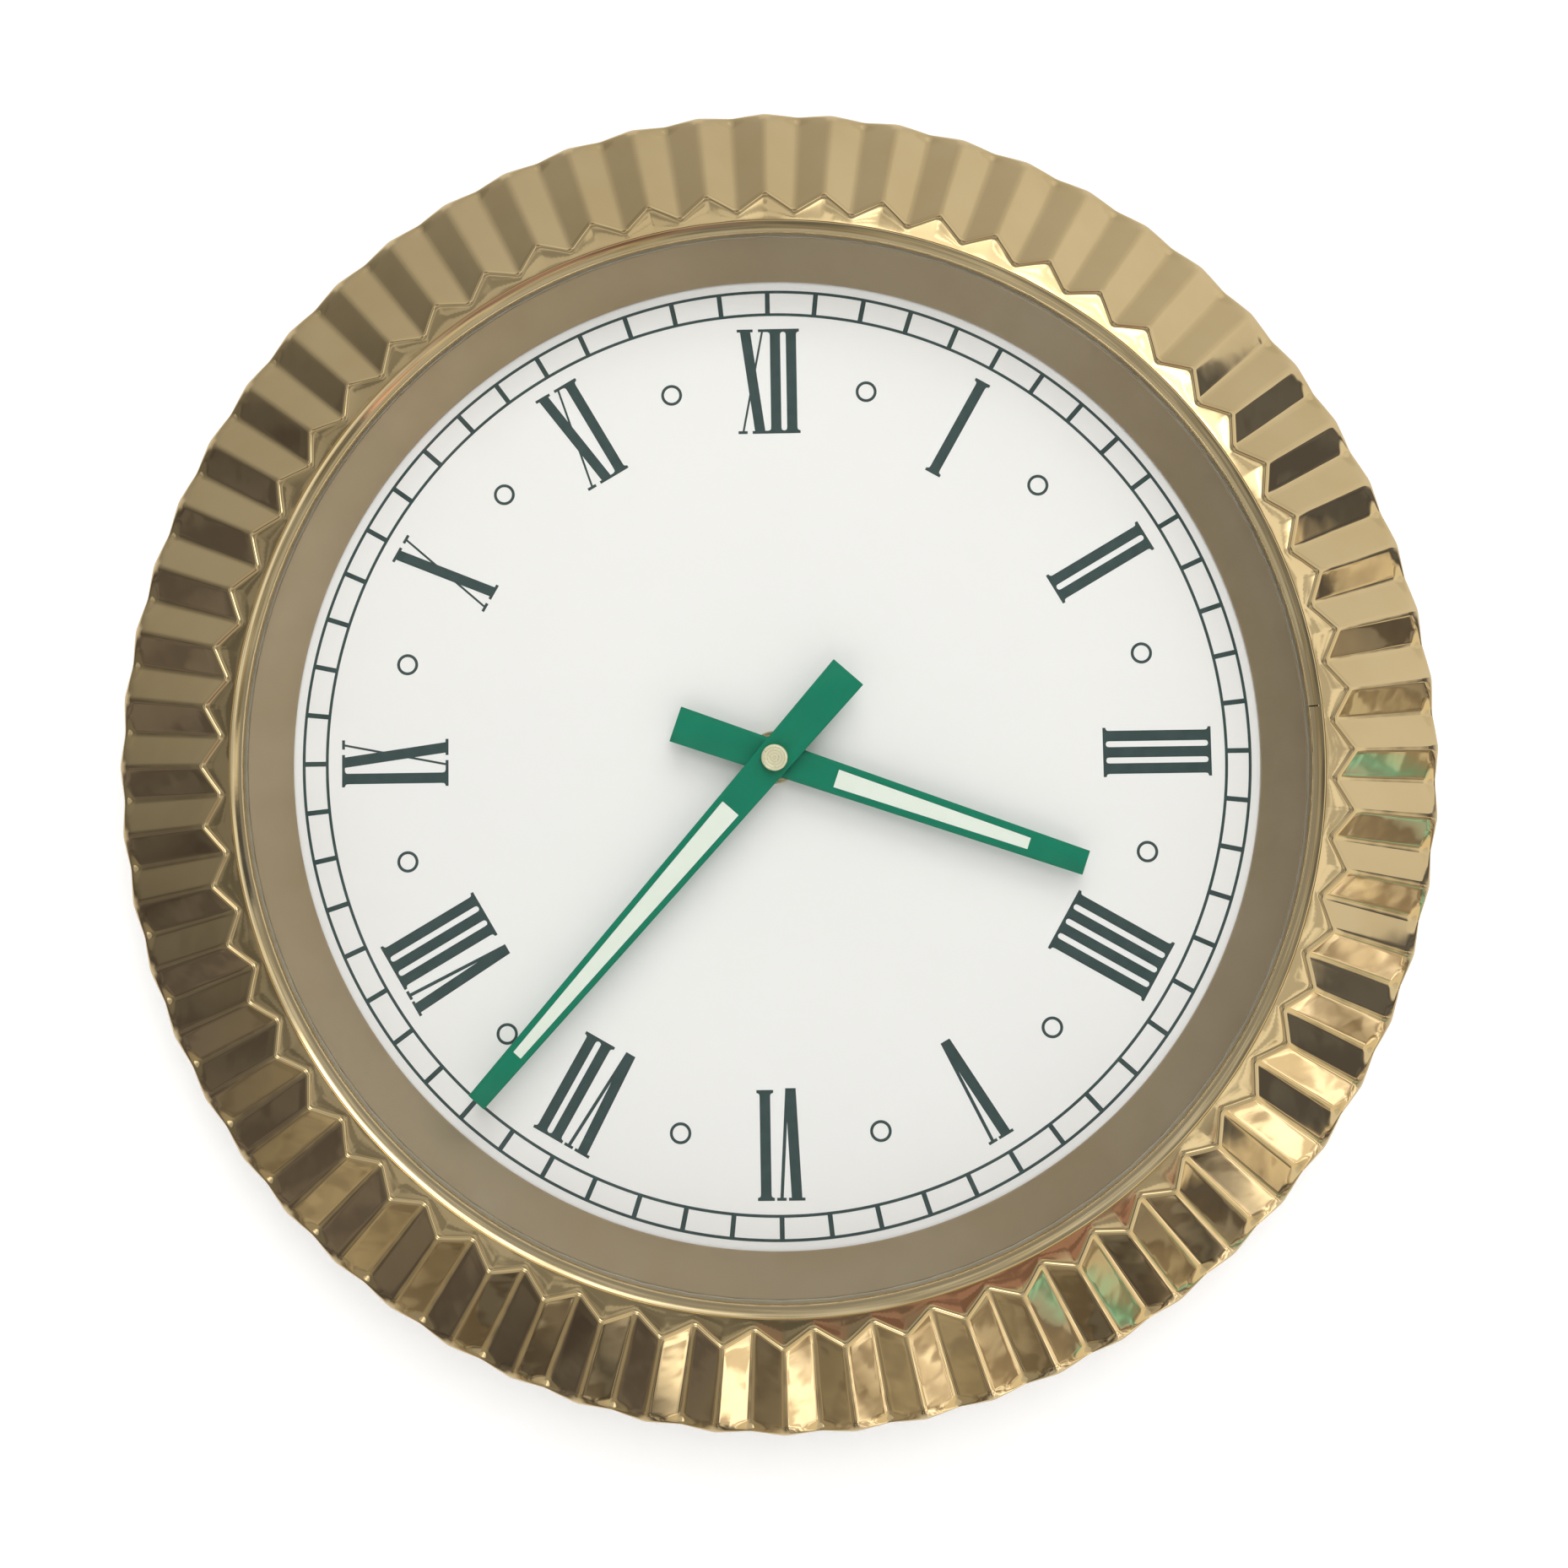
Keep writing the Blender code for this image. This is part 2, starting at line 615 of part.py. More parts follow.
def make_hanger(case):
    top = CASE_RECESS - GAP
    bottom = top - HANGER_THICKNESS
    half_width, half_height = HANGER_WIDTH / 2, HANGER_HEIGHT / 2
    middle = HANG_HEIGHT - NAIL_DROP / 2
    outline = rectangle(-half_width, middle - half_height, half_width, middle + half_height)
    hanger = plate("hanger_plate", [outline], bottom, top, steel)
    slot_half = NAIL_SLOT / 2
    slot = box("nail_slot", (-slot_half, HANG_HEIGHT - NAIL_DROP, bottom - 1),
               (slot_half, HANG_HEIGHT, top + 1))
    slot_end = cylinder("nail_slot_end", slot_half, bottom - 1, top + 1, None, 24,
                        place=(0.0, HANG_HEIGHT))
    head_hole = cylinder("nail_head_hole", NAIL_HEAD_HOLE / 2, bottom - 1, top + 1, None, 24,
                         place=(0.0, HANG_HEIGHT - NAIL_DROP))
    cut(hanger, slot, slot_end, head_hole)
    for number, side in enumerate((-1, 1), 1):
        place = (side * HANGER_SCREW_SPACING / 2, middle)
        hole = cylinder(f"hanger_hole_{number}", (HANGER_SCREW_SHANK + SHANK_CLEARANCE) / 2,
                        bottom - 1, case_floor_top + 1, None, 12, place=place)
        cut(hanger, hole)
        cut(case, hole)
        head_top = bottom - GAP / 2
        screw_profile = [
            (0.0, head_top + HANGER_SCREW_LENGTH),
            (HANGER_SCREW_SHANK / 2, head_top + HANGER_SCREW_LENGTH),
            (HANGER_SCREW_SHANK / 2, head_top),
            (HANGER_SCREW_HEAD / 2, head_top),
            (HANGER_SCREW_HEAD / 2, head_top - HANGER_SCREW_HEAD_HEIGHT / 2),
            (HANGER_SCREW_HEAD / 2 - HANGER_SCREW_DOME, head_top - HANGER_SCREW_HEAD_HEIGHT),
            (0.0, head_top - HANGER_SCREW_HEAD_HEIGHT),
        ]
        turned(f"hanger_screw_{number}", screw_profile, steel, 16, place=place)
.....
* _Short task_
Write out the data exactly as it stands.

* _Task result_
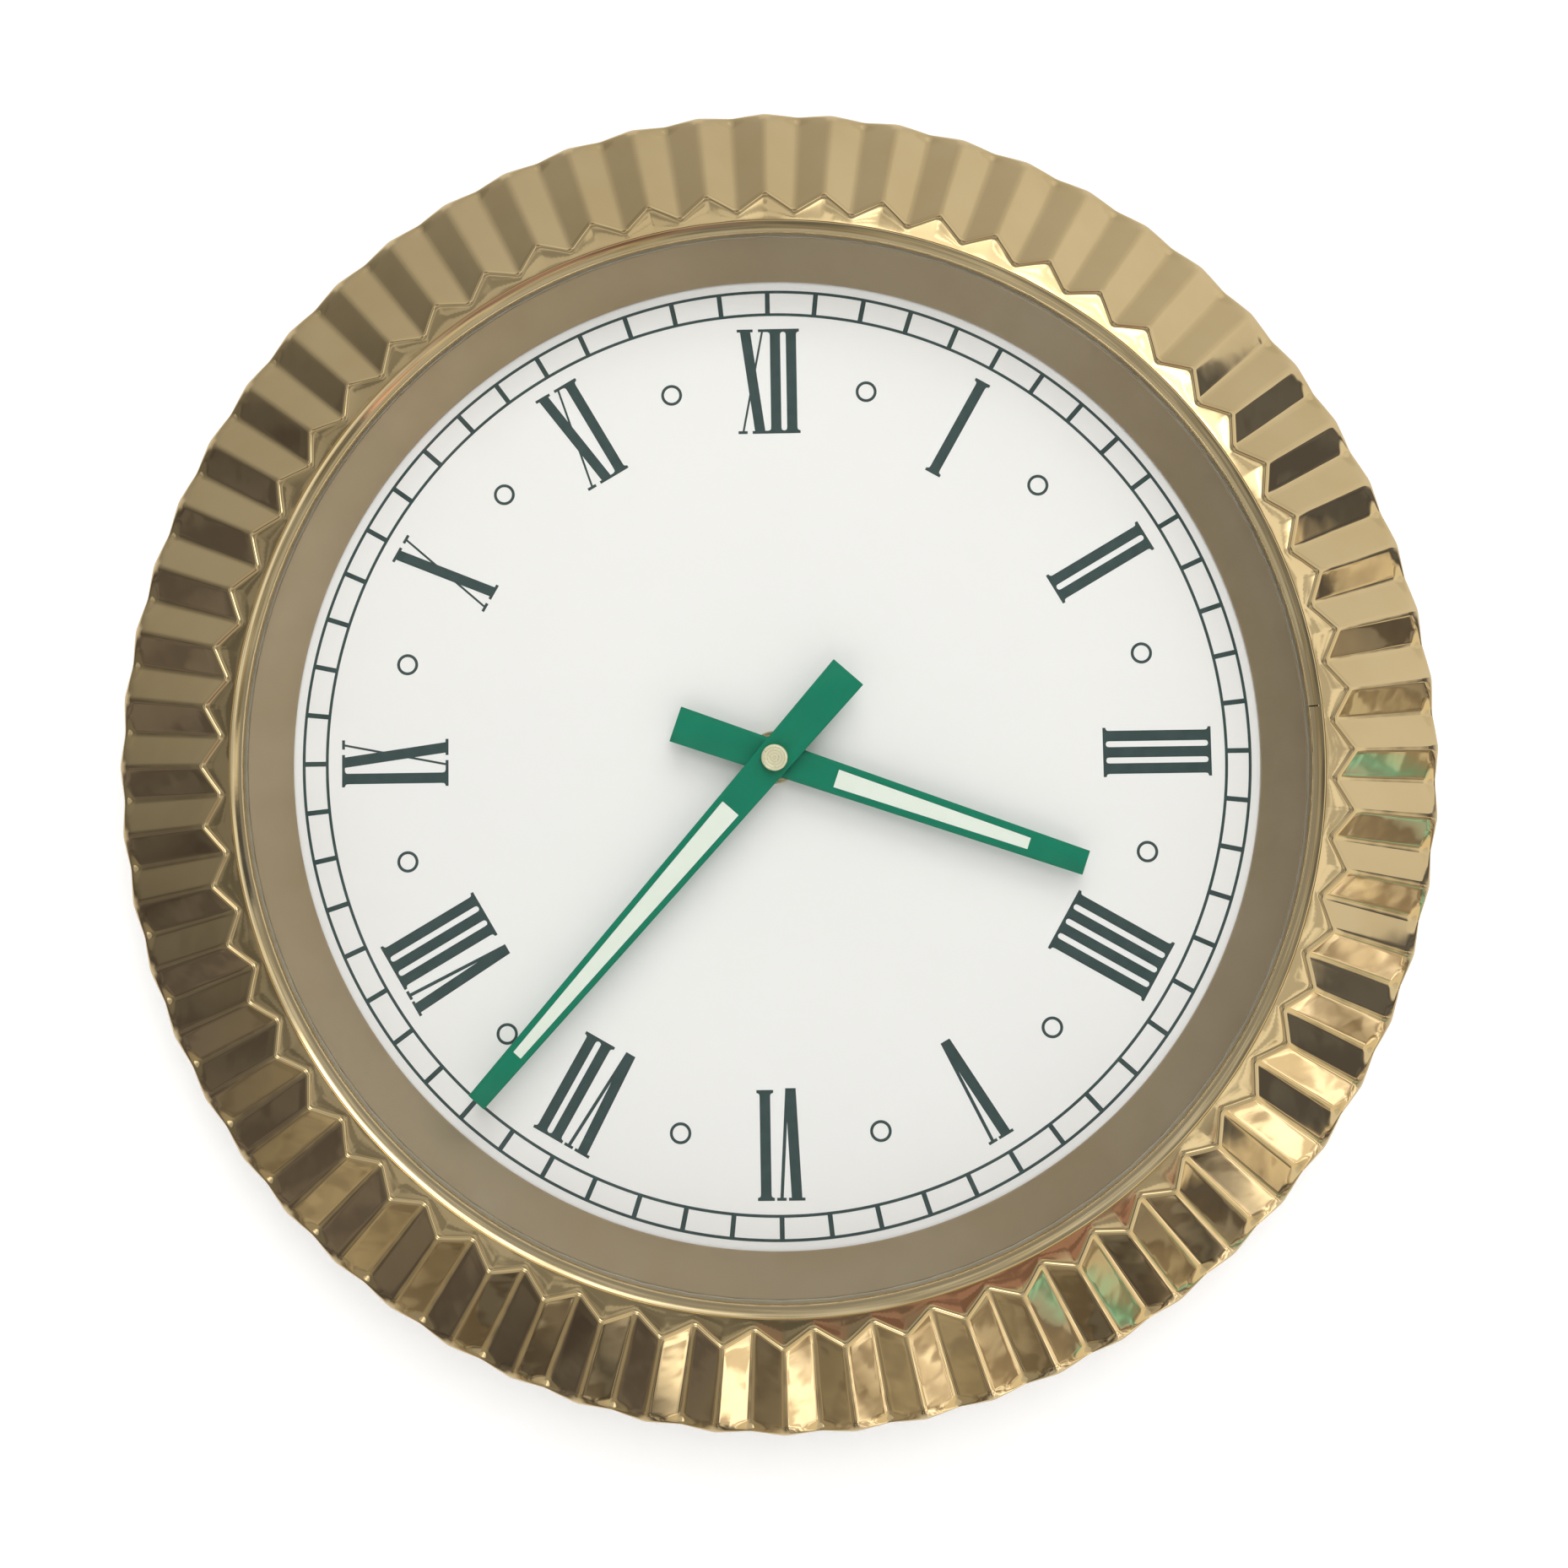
Keep writing the Blender code for this image. This is part 2, starting at line 615 of part.py. More parts follow.
def make_hanger(case):
    top = CASE_RECESS - GAP
    bottom = top - HANGER_THICKNESS
    half_width, half_height = HANGER_WIDTH / 2, HANGER_HEIGHT / 2
    middle = HANG_HEIGHT - NAIL_DROP / 2
    outline = rectangle(-half_width, middle - half_height, half_width, middle + half_height)
    hanger = plate("hanger_plate", [outline], bottom, top, steel)
    slot_half = NAIL_SLOT / 2
    slot = box("nail_slot", (-slot_half, HANG_HEIGHT - NAIL_DROP, bottom - 1),
               (slot_half, HANG_HEIGHT, top + 1))
    slot_end = cylinder("nail_slot_end", slot_half, bottom - 1, top + 1, None, 24,
                        place=(0.0, HANG_HEIGHT))
    head_hole = cylinder("nail_head_hole", NAIL_HEAD_HOLE / 2, bottom - 1, top + 1, None, 24,
                         place=(0.0, HANG_HEIGHT - NAIL_DROP))
    cut(hanger, slot, slot_end, head_hole)
    for number, side in enumerate((-1, 1), 1):
        place = (side * HANGER_SCREW_SPACING / 2, middle)
        hole = cylinder(f"hanger_hole_{number}", (HANGER_SCREW_SHANK + SHANK_CLEARANCE) / 2,
                        bottom - 1, case_floor_top + 1, None, 12, place=place)
        cut(hanger, hole)
        cut(case, hole)
        head_top = bottom - GAP / 2
        screw_profile = [
            (0.0, head_top + HANGER_SCREW_LENGTH),
            (HANGER_SCREW_SHANK / 2, head_top + HANGER_SCREW_LENGTH),
            (HANGER_SCREW_SHANK / 2, head_top),
            (HANGER_SCREW_HEAD / 2, head_top),
            (HANGER_SCREW_HEAD / 2, head_top - HANGER_SCREW_HEAD_HEIGHT / 2),
            (HANGER_SCREW_HEAD / 2 - HANGER_SCREW_DOME, head_top - HANGER_SCREW_HEAD_HEIGHT),
            (0.0, head_top - HANGER_SCREW_HEAD_HEIGHT),
        ]
        turned(f"hanger_screw_{number}", screw_profile, steel, 16, place=place)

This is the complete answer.